Orville and Wilbur Wright, widely known as the fathers of modern aviation, supposedly flew the first plane in Kill Devil Hills, N.C. on Dec. 17, 1903. Their feat was so momentous that licence plates in both North Carolina (“First In Flight”) and Ohio, the location of their workshop, (“Birthplace Of Aviation”) commemorate it.
But some say that both titles rightly belong to German immigrant and Connecticut resident Gustave Whitehead. Connecticut Gov. Dannel P. Malloy even signed a bill this year that discredits the Wright brothers.
Whitehead apparently flew for 1.5 miles demonstrating slight turns at a height of 50 feet on Aug. 14, 1901, according to a recent conclusion by Jane’s All the World’s Aircraft, a renowned aviation publication based in the U.K.
The aircraft, Whitehead’s 21st version, was called the Condor and equipped with two acetylene-fuelled engines of his own design. Its supposed flight not only occurred earlier than the competition but also traveled farther. The Wright brothers’ machine flew only 852 feet in 59 seconds at best.
Although Whitehead’s flight appeared in an article in Connecticut’s Bridgeport Herald, a lack of evidence caused most historians to dismiss it. Earlier this year, however, Australian aviation historian John Brown discovered a photograph in Germany that could change history. An image of a 1906 exhibition shows in the background what appears to be a photo of Whitehead’s No. 21 in flight in 1901.

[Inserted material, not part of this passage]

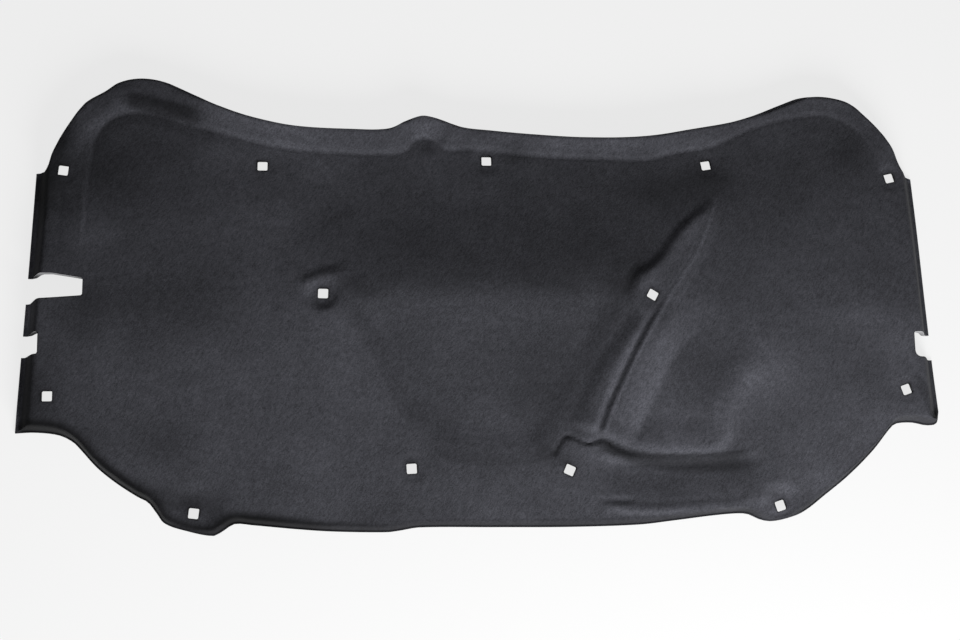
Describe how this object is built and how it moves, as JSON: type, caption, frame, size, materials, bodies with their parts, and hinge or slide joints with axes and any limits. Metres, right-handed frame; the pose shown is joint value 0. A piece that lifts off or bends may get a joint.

Based on this evidence and witness reports, Jane’s declared that Whitehead really did have the first flight.
“To my mind, it’s really trying to see what you want to see in the image,” Jakab said. “Again, it’s a picture of a picture on the back wall of an exhibition. It’s very, very indistinct.”
Curiously, Jane’s editor Paul Jackson claims the Smithsonian historians made a suspicious deal for the Wright’s plane, which they bought for $US1 in 1948.
“They had to agree with Orville Wright that they would never say that anybody else had flown a powered, manned aircraft before they had done so,” Jackson told NPR.
Jakab, of course, promises the facts come first, and plenty of experts take his side.
The plot thickens even more if you take a looser definition of heavier-than-air powered flight. In 1898, for example, Augustus Moore Herring piloted a glider of sorts, powered by a small, compressed-air engine, according to American Scientist. And even earlier in 1890, Frenchman Clément Ader flew a bat-like, steam-powered contraption, though some described it at the time as only “hopping” 165 feet.
The Wright brothers probably achieved such recognition because they went on to improve their planes, instead of hitting an invention-ceiling.